The three vaccines that have made it through late stage trials will need to be given in two doses to be effective, although AstraZeneca plans to begin trials with a half-dose. Pfizer, which was the first to announce its results recently filed for emergency approval for its vaccine from the FDA.
The CDC needs to be transparent
With this in mind doctors in the United States are recommending that the health authorities warn the public of adverse side effects that may occur after the first injection in some individuals. Fearing that they may experience the same or worse reaction to the second dose may prevent them from receiving the necessary second dose. Some may even not attempt to get vaccinated at all upon hearing about the adverse side effects.
These health experts do not want people to be scared away from getting the vaccine but simply want the public to be fully informed.
What the health experts are recommending
Sandra Fryhofer, a member of the American Medical Association, said in a virtual meeting with a group of medical experts that advises the CDC “We really need to make patients aware that this is not going to be a walk in the park,” according to reporting by CNBC. She added “They are going to know they had a vaccine. They are probably not going to feel wonderful. But they’ve got to come back for that second dose.”
In a company statement Moderna described its side effects, also known as “adverse events,” were described as “genially short-lived” meaning that the vaccine was “generally well-tolerated.” The most common side effects were headache, joint pain, fatigue and pain where the individual received the injection.
More positive language
Patsy Stinchfield, a Children’s Minnesota nurse practitioner, said more positive language could be used to talk about the side effects such as “response” instead of “adverse reaction.” She also expressed that people should be told to expect side effects as they are a normal part of the immune response.

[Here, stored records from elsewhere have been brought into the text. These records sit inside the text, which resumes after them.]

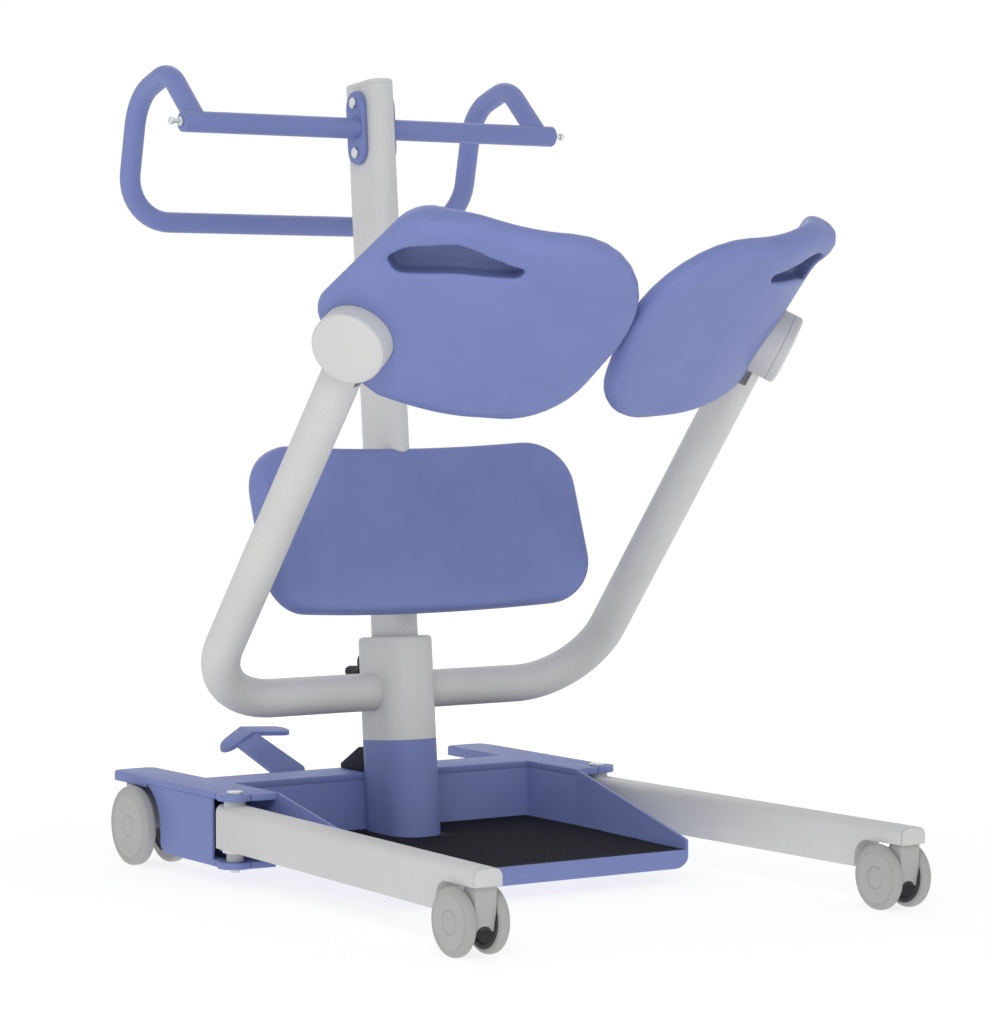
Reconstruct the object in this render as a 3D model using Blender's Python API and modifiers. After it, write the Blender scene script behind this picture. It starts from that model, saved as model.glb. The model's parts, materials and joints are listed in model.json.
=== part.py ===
"""Manual stand lift: wheeled base with spreading legs, leaning mast, shin pad and swing-out seat halves.

Metres, +Z up. -Y is the open front, where the user steps in, the carer stands at +Y, and -X is the
user's left. The origin is on the floor, under the middle of the whole lift.
"""
import math

import bmesh
import bpy
from mathutils import Matrix, Vector

# Clearances
GAP = 0.0003
RUN = 0.0003
SWING = 0.0012
SLOT_PLAY = 0.0010

# Base weldment
TOP_Z = 0.1173
PLATE_T = 0.0083
SHEET_T = 0.0040
TRAY_Z = 0.0200
TRAY_FLOOR_Z = 0.0400
TRAY_LIP = 0.0030
TRAY_FRONT_Y = -0.1490
TRAY_FRONT_X = 0.2115
TRAY_FRONT_Z = 0.0550
TRAY_CORNER_R = 0.0030
TRAY_BEND_R = 0.0200
TRAY_EDGE_R = 0.0080
WALL_X = 0.2275
WALL_TOP_FRONT_Y = 0.1224
BACK_WALL_Y = 0.2403
BEAM_REAR_Y = 0.3125
WING_IN_X = 0.2317
WING_OUT_X = 0.2948
WING_REAR_Y = 0.4603
WING_R = 0.0130
WING_LIP_IN_Y = 0.3140
WING_LIP_OUT_Y = 0.3605
WING_LIP_H = 0.0045
WING_LIP_T = 0.0030
CHANNEL_Z = 0.0230
SKIRT_Z = 0.0230
SKIRT_FRONT_Y = 0.1780
SKIRT_REAR_Y = 0.3200
SKIRT_CORNER_R = 0.0140
RELIEF_W = 0.0016
RELIEF_L = 0.0100
RELIEF_X = 0.2675

# Footplate mat
MAT_T = 0.0034

# Leg pivots
PIVOT_X = 0.2785
PIVOT_Y = 0.1473
EAR_R = 0.0225
EAR_TAB_Y = 0.1270
PIN_R = 0.0060
PIN_HEAD_R = 0.0110
PIN_HEAD_H = 0.0025
PIN_TAIL = 0.0056
BUSH_R = 0.0110
COLLAR_R = 0.0140

# Legs
LEG_W = 0.0360
LEG_Z0 = 0.0470
LEG_Z1 = 0.1030
LEG_EDGE_R = 0.0100
LEG_WALL = 0.0040
LEG_TAIL = 0.0180
LEG_NOSE = 0.0107
NOSE_Z0 = 0.0818
NOSE_CAP_T = 0.0040
NOTCH_R = 0.0220
NOTCH_CLEAR = 0.0025
LEVER_T = 0.0040
LEVER_W = 0.0200

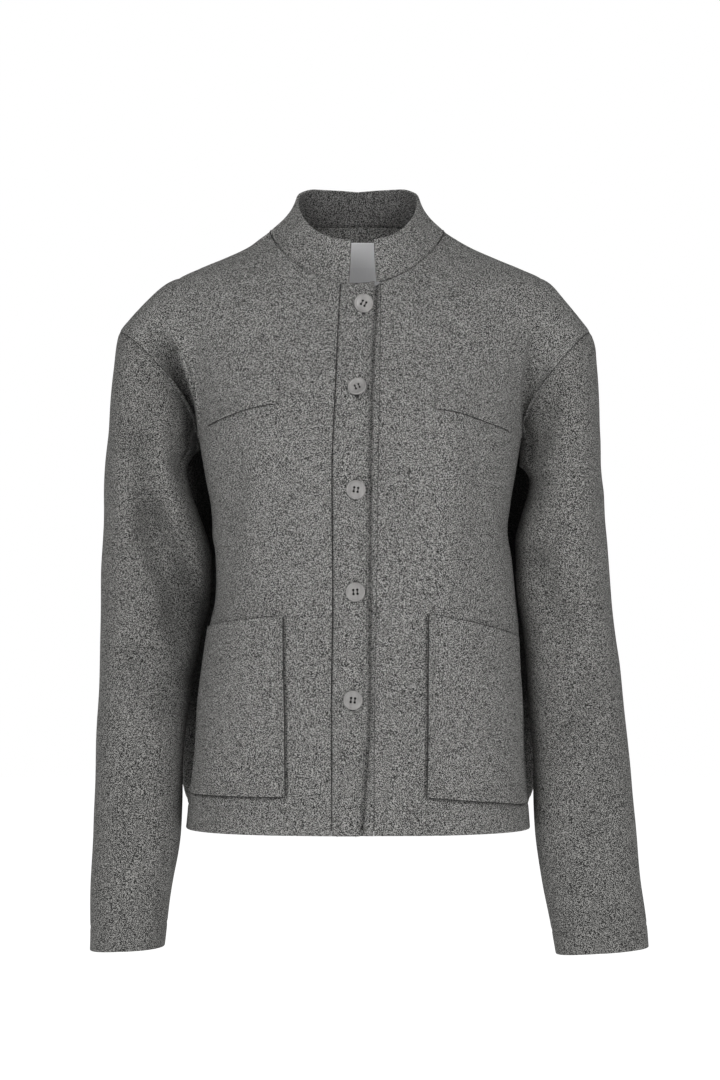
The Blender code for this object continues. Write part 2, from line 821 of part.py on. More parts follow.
def collar():
    """A low stand from the neck seam to its top edge, open at the front."""
    turns = collar_turns()
    seam = [neck_point(turn) for turn in turns]
    top_ends = []
    for side in (LEFT, RIGHT):
        reach = (COLLAR_END[side][1] - COLLAR_CENTRE) / COLLAR_HALF
        top_ends.append(math.asin(reach) + (0 if side == LEFT else 2 * math.pi))
    rows = [[] for _ in range(COLLAR_SPANS + 1)]
    for k in range(2 * len(turns) - 1):
        whole, part = divmod(k, 2)
        after = min(whole + 1, len(turns) - 1)
        base = seam[whole].lerp(seam[after], part / 2)
        turn = mix(turns[whole], turns[after], part / 2)
        share = (turn - turns[0]) / (turns[-1] - turns[0])
        top = collar_point(mix(*top_ends, share))
        inward = Vector((-base.x, -base.y, 0)).normalized()
        for i in range(COLLAR_SPANS + 1):
            up = i / COLLAR_SPANS
            hollow = inward * COLLAR_HOLLOW * math.sin(math.pi * up)
            rows[i].append(base.lerp(top, up) + hollow)
    normals = grid_normals(rows)
    for line, points in zip(normals, rows):
        for k, point in enumerate(points):
            if line[k].x * point.x + line[k].y * point.y < 0:
                line[k] = -line[k]
    normals[0] = [Vector((n.x, n.y, 0)).normalized() for n in normals[0]]
    for k, above in enumerate(rows[1]):
        rows[0][k] += (above - rows[0][k]).normalized() * SEAM_GAP
    return slab(rows, normals, -BAND_CLOTH, 0.0)


def neck_point(turn):
    """The neck seam all round; the turn starts at the middle of the front."""
    face = FRONT if math.cos(turn) > 0 else BACK
    return neckline(math.asin(math.sin(turn)), face)


def collar_point(turn):
    x = COLLAR_CENTRE + COLLAR_HALF * math.sin(turn)
    deep = COLLAR_FRONT if math.cos(turn) > 0 else COLLAR_BACK
    angle = math.degrees(turn)
    z = collar_top(min(angle, 360 - angle))
    return Vector((x, -deep * math.cos(turn), z))


def button(place):
    """A turned disc with a raised rim, resting on the upper band."""
    profile = [
        (0, 0),
        (BUTTON_RADIUS - BUTTON_FOOT, 0),
        (BUTTON_RADIUS, BUTTON_HEIGHT / 2),
        (BUTTON_RADIUS - BUTTON_CREST, BUTTON_HEIGHT),
        (BUTTON_RADIUS - BUTTON_RIM, BUTTON_HEIGHT),
        (BUTTON_RADIUS - 2 * BUTTON_RIM, BUTTON_HEIGHT - BUTTON_DISH),
        (0, BUTTON_HEIGHT - BUTTON_DISH),
    ]
    solid = bmesh.new()
    verts = [solid.verts.new((r * MM, 0, h * MM)) for r, h in profile]
    edges = [solid.edges.new(pair) for pair in zip(verts, verts[1:])]
    bmesh.ops.spin(
        solid, geom=verts + edges, axis=(0, 0, 1), cent=(0, 0, 0),
        steps=BUTTON_SIDES, angle=2 * math.pi, use_duplicate=False,
    )
    bmesh.ops.remove_doubles(solid, verts=solid.verts, dist=WELD * MM)
    bmesh.ops.recalc_face_normals(solid, faces=solid.faces)
    normal = surface_normal(place.x, place.z, FRONT)
    rest = on_surface(place.x, place.z, FRONT) + normal * (UPPER_BAND_FACE + SEAM_GAP)
    return solid, rest * MM, normal.to_track_quat("Z", "Y")


# Objects

def finish(name, look):
    colour, roughness, metallic = look
    material = bpy.data.materials.new(name)
    material.use_nodes = True
    shader = material.node_tree.nodes["Principled BSDF"]
    shader.inputs["Base Color"].default_value = (*colour, 1.0)
    shader.inputs["Roughness"].default_value = roughness
    shader.inputs["Metallic"].default_value = metallic
    material.diffuse_color = (*colour, 1.0)
    return material


def add_object(name, solid, look, holder):
    mesh = bpy.data.meshes.new(name)
    solid.to_mesh(mesh)
    solid.free()
    mesh.shade_smooth()
    mesh.set_sharp_from_angle(angle=math.radians(SHARP_ANGLE))
    mesh.materials.append(finish(name, look))
    piece = bpy.data.objects.new(name, mesh)
    piece.parent = holder
    bpy.context.scene.collection.objects.link(piece)
    return piece


def main():
    for old in list(bpy.data.objects):
        bpy.data.objects.remove(old, do_unlink=True)
    jacket = bpy.data.objects.new("jacket", None)
    bpy.context.scene.collection.objects.link(jacket)

    pieces = ["front_right", "front_left", "back", "sleeve_right", "sleeve_left"]
    surface = body_surface(pieces)
    surface.verts.index_update()
    for number, name in enumerate(pieces):
        look = WOOL_SLEEVE if name.startswith("sleeve") else WOOL
        add_object(name, cut_piece(surface, number), look, jacket)
    surface.free()

    add_object("collar", collar(), WOOL, jacket)
    add_object("band_upper", upper_band(), WOOL, jacket)
    add_object("band_lower", lower_band(), WOOL, jacket)
    for name, spec in POCKETS.items():
        add_object(name, pocket(spec), WOOL_POCKET, jacket)
    for name, spec in WELTS.items():
        add_object(name, welt(spec), WOOL_POCKET, jacket)
    add_object("neck_label", label(), SATIN, jacket)
    for count, place in enumerate(BUTTONS, start=1):
        solid, location, rotation = button(place)
        disc = add_object(f"button_{count}", solid, SHELL, jacket)
        disc.location = location
        disc.rotation_mode = "QUATERNION"
        disc.rotation_quaternion = rotation


main()
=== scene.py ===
import math

import bmesh
import bpy
import numpy as np
from mathutils import Matrix, Vector


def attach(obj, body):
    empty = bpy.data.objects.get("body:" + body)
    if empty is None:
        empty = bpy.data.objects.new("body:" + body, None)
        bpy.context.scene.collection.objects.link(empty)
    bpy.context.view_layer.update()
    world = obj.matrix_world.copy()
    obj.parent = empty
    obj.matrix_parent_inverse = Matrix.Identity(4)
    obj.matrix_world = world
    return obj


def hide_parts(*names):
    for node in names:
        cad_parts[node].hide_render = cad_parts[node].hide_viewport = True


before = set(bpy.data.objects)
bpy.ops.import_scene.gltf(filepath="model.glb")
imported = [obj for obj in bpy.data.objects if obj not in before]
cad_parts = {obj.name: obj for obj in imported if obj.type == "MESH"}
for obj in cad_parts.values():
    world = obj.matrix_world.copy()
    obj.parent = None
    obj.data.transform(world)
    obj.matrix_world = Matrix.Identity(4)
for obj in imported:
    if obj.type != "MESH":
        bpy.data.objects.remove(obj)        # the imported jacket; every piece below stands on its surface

# Sizes are millimetres and become metres as each mesh is made.
# The front faces -Y and the wearer's right is at -X.
metres = 0.001
wearerRight, wearerLeft = -1, 1
frontSide, backSide = -1, 1
bodyMiddle, pocketMiddle = -300, -450       # heights that a panel's outer side faces away from
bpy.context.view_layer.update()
print("jacket: frame loaded,", len(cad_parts), "nodes")

cloth = {
    "wall": 2.0,
    "bandWall": 3.0,
    "turnUp": 1.5,          # extra wall where the hem and cuffs are turned up
    "seamGap": 0.2,
    "edgeRound": 0.4,       # rounding of an edge, as a share of the wall
    "seamRound": 0.22,      # and of an edge that is mostly sewn to another
    "hem": -592.0,
    "hemTurn": 25.0,
    "cuffTurn": 23.0,
    "underarm": -207.0,
    "shoulderTip": -98.0,
    "neckDrop": 54.0,
    "neckRise": 12.0,
    "grooveDeep": 0.55,     # how far a row of topstitching pulls the cloth in
    "grooveWide": 1.7,
    "seamDeep": 0.7,        # how far a seam sinks
    "seamWide": 2.1,
}
mesh = {
    "neckColumns": 30,
    "shoulderColumns": 84,
    "upperRows": 66,
    "lowerRows": 88,
    "sleeveColumns": 66,    # across each half of a sleeve
    "sleeveRows": 150,
    "samples": 180,
}
columns = mesh["neckColumns"] + mesh["shoulderColumns"]


# Curves and tables

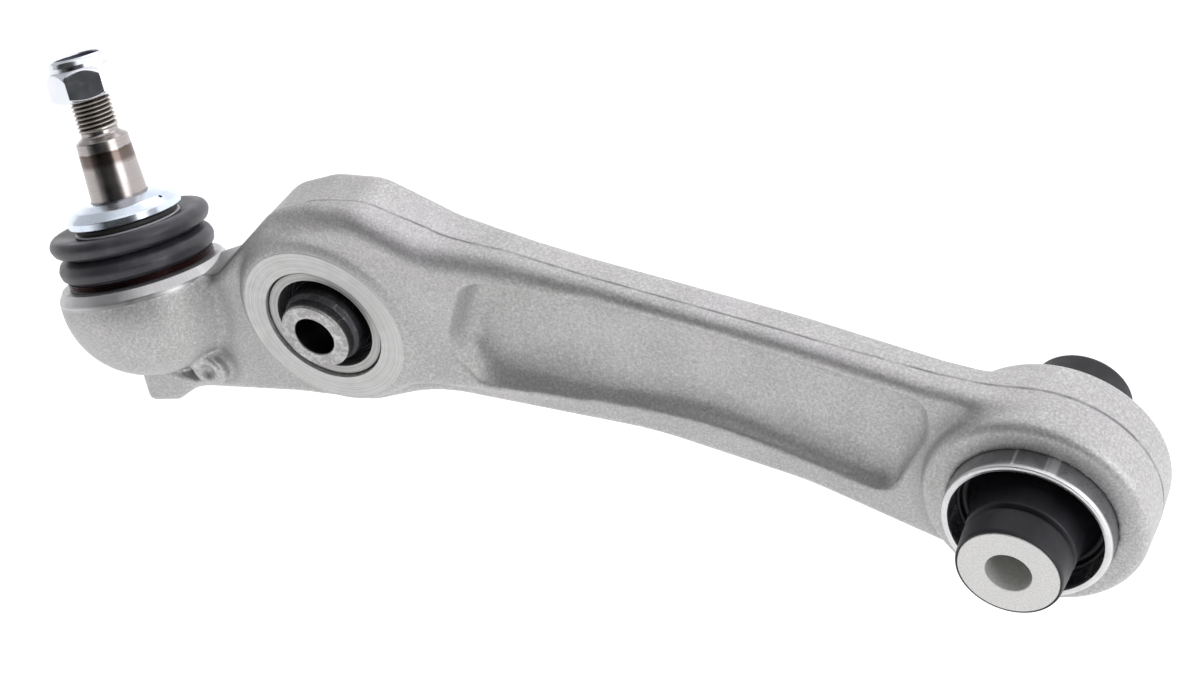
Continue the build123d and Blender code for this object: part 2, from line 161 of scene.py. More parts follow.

Even letting people know that they may want to take the following day off from work.
This view was expressed by a North Carolinian woman in her 50s who participated in the Moderna study. She said she didn’t get a fever but suffered a strong migraine that left her unable to focus and drained for a day. However, she took an Excedrin and woke up fine the next day.
Even though many Americans have a limited number of days they can take off Dr. Grace Lee, a professor of pediatrics at the Stanford University School of Medicine pointed out the benefits of getting the vaccine outweigh the risk of getting infected.